Я вошел в комнату, включил свет и тут же уткнулся взглядом в старое фото: Красная площадь и двое посреди нее. Молодые лейтенанты, оба в парадной форме, с одинаковыми серебряными крестами на левой стороне груди, счастливые и преисполненные значимости салабоны. Девяносто, дай бог памяти, шестой год, нам с Колей только что вручили ордена Мужества, первые в нашей тогда молодой жизни боевые награды. И даже налили по бокалу кислого шампанского.
ЧАСТЬ ВТОРАЯ
Пролог
Действительно так больно? – задавший вопрос, снял очки и принялся старательно протирать стекла полой цветастой рубашки.
– А сами как думаете? – огрызнулся человек в койке. Скудно одетый, исключительно в короткие трусы и футболку. С перебинтованной выше колена правой ногой.

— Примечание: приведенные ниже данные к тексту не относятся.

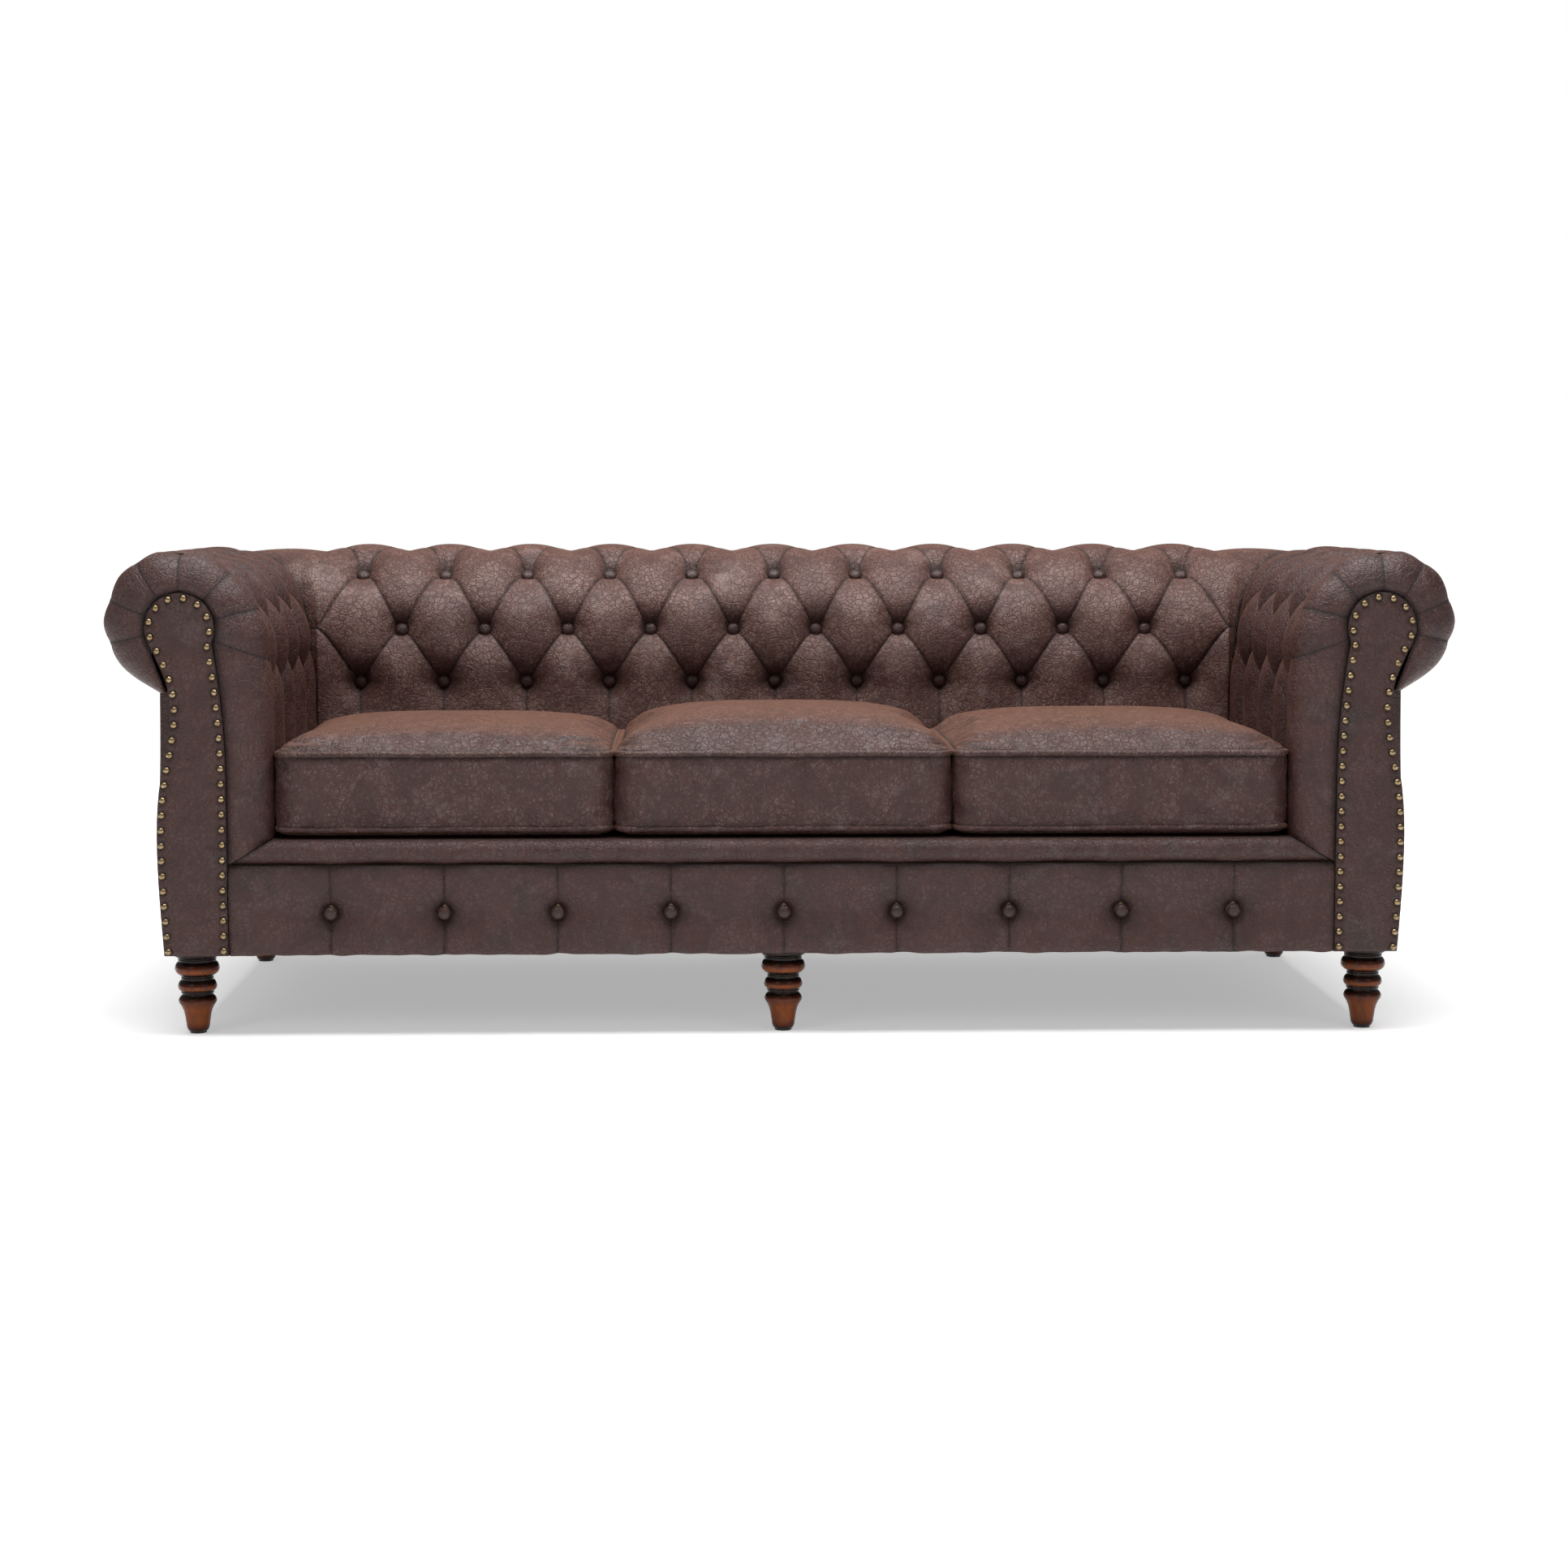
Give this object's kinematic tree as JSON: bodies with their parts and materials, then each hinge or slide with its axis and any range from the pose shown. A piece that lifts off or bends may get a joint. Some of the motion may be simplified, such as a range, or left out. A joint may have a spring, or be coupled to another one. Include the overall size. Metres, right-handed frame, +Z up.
{
  "type": "chesterfield sofa",
  "caption": "Rolled-arm sofa with deep diamond-tufted back and arms, buttoned front border, loose seat cushions and turned wooden feet.",
  "frame": {"origin": "on the floor, under the middle of the sofa", "axes": "+Z up, -Y towards the front where the sitter faces, +X along the seat"},
  "size_m": [2.06, 0.9, 0.74],
  "materials": {
    "leather": "dark brown distressed leather, semi-gloss with worn ridges",
    "button_leather": "the same leather over covered buttons",
    "cushion_leather": "brown distressed leather, warmer and softer on the seat",
    "cushion_piping": "dark brown leather piping",
    "nail_brass": "antiqued brass, polished on the domes",
    "foam": "open-cell foam",
    "frame_timber": "sawn softwood, raw",
    "steel": "bright drawn steel",
    "cloth": "black bonded cloth",
    "turned_wood": "red-brown stained hardwood under gloss lacquer",
    "glide": "moulded black nylon"
  },
  "bodies": {
    "sofa": {"inside_back_cover": "leather", "left_inside_arm_cover": "leather", "right_inside_arm_cover": "leather", "outside_back_cover": "leather", "left_outside_arm_cover": "leather", "right_outside_arm_cover": "leather", "front_border_cover": "leather", "front_lip_roll": "leather", "left_arm_facing": "leather", "right_arm_facing": "leather", "back_buttons": "button_leather", "left_arm_buttons": "button_leather", "right_arm_buttons": "button_leather", "front_border_buttons": "button_leather", "left_facing_nails": "nail_brass", "right_facing_nails": "nail_brass", "back_foam": "foam", "left_arm_foam": "foam", "right_arm_foam": "foam", "front_rail": "frame_timber", "seat_rear_rail": "frame_timber", "back_rail": "frame_timber", "centre_rail": "frame_timber", "back_uprights": "frame_timber", "back_top_rail": "frame_timber", "back_tuck_rail": "frame_timber", "leg_blocks": "frame_timber", "left_side_rail": "frame_timber", "left_arm_post": "frame_timber", "left_rear_arm_post": "frame_timber", "left_arm_top_board": "frame_timber", "left_arm_inner_board": "frame_timber", "right_side_rail": "frame_timber", "right_arm_post": "frame_timber", "right_rear_arm_post": "frame_timber", "right_arm_top_board": "frame_timber", "right_arm_inner_board": "frame_timber", "seat_springs": "steel", "spring_clips": "steel", "leg_bolts": "steel", "seat_deck": "cloth", "seat_felt": "cloth", "dust_cover": "cloth", "back_webbing": "cloth", "leg_front_left": "turned_wood", "leg_front_middle": "turned_wood", "leg_front_right": "turned_wood", "leg_rear_left": "turned_wood", "leg_rear_middle": "turned_wood", "leg_rear_right": "turned_wood", "leg_glides": "glide"},
    "left_seat_cushion": {"left_cushion_cover": "cushion_leather", "left_cushion_core": "foam", "left_cushion_piping": "cushion_piping"},
    "middle_seat_cushion": {"middle_cushion_cover": "cushion_leather", "middle_cushion_core": "foam", "middle_cushion_piping": "cushion_piping"},
    "right_seat_cushion": {"right_cushion_cover": "cushion_leather", "right_cushion_core": "foam", "right_cushion_piping": "cushion_piping"}
  },
  "joints": [
    {"name": "left_cushion_lift", "type": "slide", "parent": "sofa", "child": "left_seat_cushion", "axis": [0, 0, 1], "range_m": [0, 0.46]},
    {"name": "middle_cushion_lift", "type": "slide", "parent": "sofa", "child": "middle_seat_cushion", "axis": [0, 0, 1], "range_m": [0, 0.46]},
    {"name": "right_cushion_lift", "type": "slide", "parent": "sofa", "child": "right_seat_cushion", "axis": [0, 0, 1], "range_m": [0, 0.46]}
  ]
}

– Думаю, что люди нашей профессии должны уметь переносить боль.
– Нашей? – ехидно спросил раненый. – С каких это пор у нас с вами появилась общая профессия?

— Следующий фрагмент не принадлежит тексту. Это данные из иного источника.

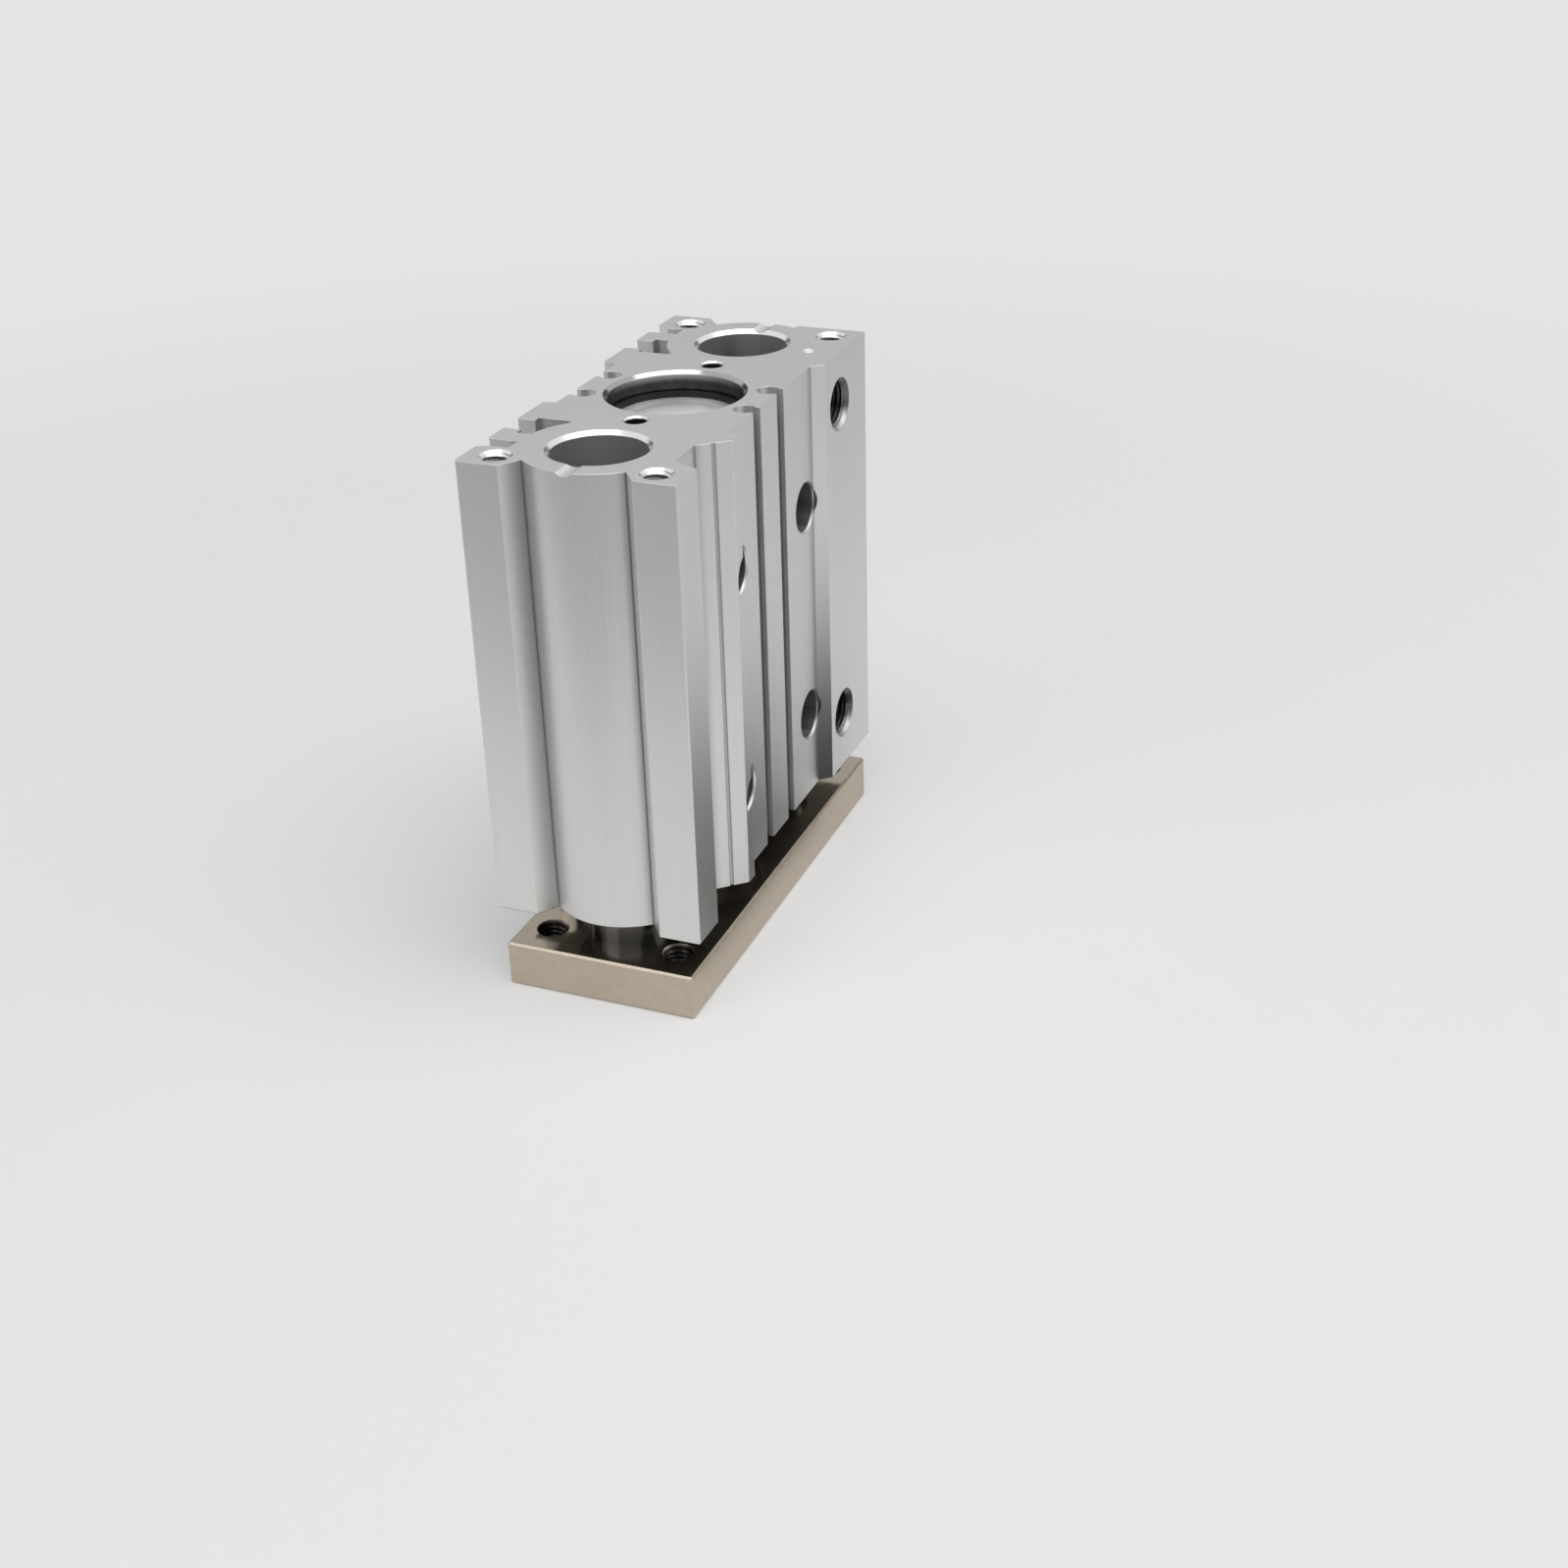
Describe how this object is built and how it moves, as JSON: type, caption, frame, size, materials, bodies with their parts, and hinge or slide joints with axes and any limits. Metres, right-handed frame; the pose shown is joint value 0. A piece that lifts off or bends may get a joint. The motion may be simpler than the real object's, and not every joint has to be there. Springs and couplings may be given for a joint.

– Что вы хотите этим сказать? – задавший вопрос еле заметно поморщился.
– Вы сами все прекрасно понимаете.
Приходилось признать, что доверительная беседа двух битых жизнью оперативников не состоялась. И напрасно собеседник пленника затеял карнавал с переодеванием, перед визитом к нему сменил привычный костюм-тройку на шорты, гавайскую рубашку и мокасины на босу ногу. С тем же успехом он мог заявиться на встречу совершенно голым с торчащим из задницы бананом. Этот наглый русский или агент русских расколол его сразу же при входе и даже не счел нужным это скрыть. Хотя почему агент? Источник совершенно ясно дал понять, что в лапы здешней резидентуры ЦРУ угодил самый настоящий русский из Москвы, кадровый офицер их Главного разведывательного управления.

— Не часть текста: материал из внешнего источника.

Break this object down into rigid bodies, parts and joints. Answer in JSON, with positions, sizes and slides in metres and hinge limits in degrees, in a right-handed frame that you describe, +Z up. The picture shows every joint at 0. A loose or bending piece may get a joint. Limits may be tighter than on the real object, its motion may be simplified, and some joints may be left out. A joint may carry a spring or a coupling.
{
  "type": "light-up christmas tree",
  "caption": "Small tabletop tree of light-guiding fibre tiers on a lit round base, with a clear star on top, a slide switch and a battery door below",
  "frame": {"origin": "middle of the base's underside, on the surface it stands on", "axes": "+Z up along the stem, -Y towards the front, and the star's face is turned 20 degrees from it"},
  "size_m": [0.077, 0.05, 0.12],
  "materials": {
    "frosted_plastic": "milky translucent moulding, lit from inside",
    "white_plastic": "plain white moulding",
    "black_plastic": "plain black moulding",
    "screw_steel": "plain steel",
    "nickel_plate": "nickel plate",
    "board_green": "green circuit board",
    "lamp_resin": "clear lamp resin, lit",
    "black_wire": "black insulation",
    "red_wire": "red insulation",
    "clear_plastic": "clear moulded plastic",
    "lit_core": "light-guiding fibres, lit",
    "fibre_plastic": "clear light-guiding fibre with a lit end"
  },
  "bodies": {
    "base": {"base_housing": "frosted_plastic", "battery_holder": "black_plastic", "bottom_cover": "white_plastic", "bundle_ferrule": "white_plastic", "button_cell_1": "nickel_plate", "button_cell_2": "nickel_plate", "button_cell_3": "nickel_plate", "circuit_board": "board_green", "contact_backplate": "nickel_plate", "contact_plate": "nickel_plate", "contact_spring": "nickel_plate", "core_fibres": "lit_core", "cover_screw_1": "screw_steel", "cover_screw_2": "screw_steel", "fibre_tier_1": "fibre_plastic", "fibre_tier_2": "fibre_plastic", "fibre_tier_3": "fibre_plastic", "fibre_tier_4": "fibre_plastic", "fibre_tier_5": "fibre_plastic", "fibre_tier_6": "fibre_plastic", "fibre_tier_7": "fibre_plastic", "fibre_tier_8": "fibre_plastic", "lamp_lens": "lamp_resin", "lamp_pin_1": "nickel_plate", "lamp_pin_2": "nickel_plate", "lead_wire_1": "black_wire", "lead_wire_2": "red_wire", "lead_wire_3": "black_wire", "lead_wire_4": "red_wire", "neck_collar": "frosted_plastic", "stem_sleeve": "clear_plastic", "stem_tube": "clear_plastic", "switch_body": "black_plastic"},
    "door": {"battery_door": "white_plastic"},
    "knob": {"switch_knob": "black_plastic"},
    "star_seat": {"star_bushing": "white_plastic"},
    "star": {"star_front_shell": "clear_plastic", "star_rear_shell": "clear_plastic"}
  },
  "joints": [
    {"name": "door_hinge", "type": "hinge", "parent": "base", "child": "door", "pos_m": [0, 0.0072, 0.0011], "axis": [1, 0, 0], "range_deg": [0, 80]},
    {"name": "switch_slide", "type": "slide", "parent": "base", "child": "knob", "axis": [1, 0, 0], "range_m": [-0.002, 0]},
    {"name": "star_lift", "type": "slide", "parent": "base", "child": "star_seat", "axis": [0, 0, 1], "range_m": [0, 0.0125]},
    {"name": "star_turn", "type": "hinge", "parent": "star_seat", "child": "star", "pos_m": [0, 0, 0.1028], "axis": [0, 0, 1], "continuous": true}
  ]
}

Крупная рыба, слишком крупная для этого захолустья, в центральной конторе даже сначала не поверили, а потом приказали его захватить, что и было сделано. Русского взяли, причем достаточно жестко. Иначе просто не получилось. Потом его перевезли на служебную квартиру в пригороде, посольский врач извлек из ноги пулю и заштопал рану.
Собеседник пленника опять снял очки, протер стекла, на сей раз чистейшим носовым платком, и снова водрузил их на длинный, несколько печальной формы нос.
– Может, все-таки поговорим? – до прилета спецсамолета оставалось целых тринадцать часов, а бюрократам из Центра, как всегда, не терпится. Он и сам не заметил, как начал костерить руководство, хотя тоже был точно таким же кабинетным, ни разу не выходившим в поле бюрократом, только мелким и провинциального разлива.
– Отчего же не поговорить, – по лицу валяющегося в койке пробежала усмешка. – Вы, как я посмотрю, лицо исключительно официальное...
– С чего вы это взяли?
– Как говорят в одном приморском городе на другом конце географии, не надо пудрить мне челку, – продолжил тот. – А потому прошу немедленно предъявить мне ваше служебное удостоверение, жетон, карточку социального страхования, справку о прививках...
– А при чем тут справка? – удивился мужчина в гавайской рубашке.
– Просто так, – нагло ответил собеседник. – Хотя, если у вас ее нет, не настаиваю, – закашлялся и охнул от боли в ноге. – Кроме того, зачитать мне мои права и выдать телефонную трубку.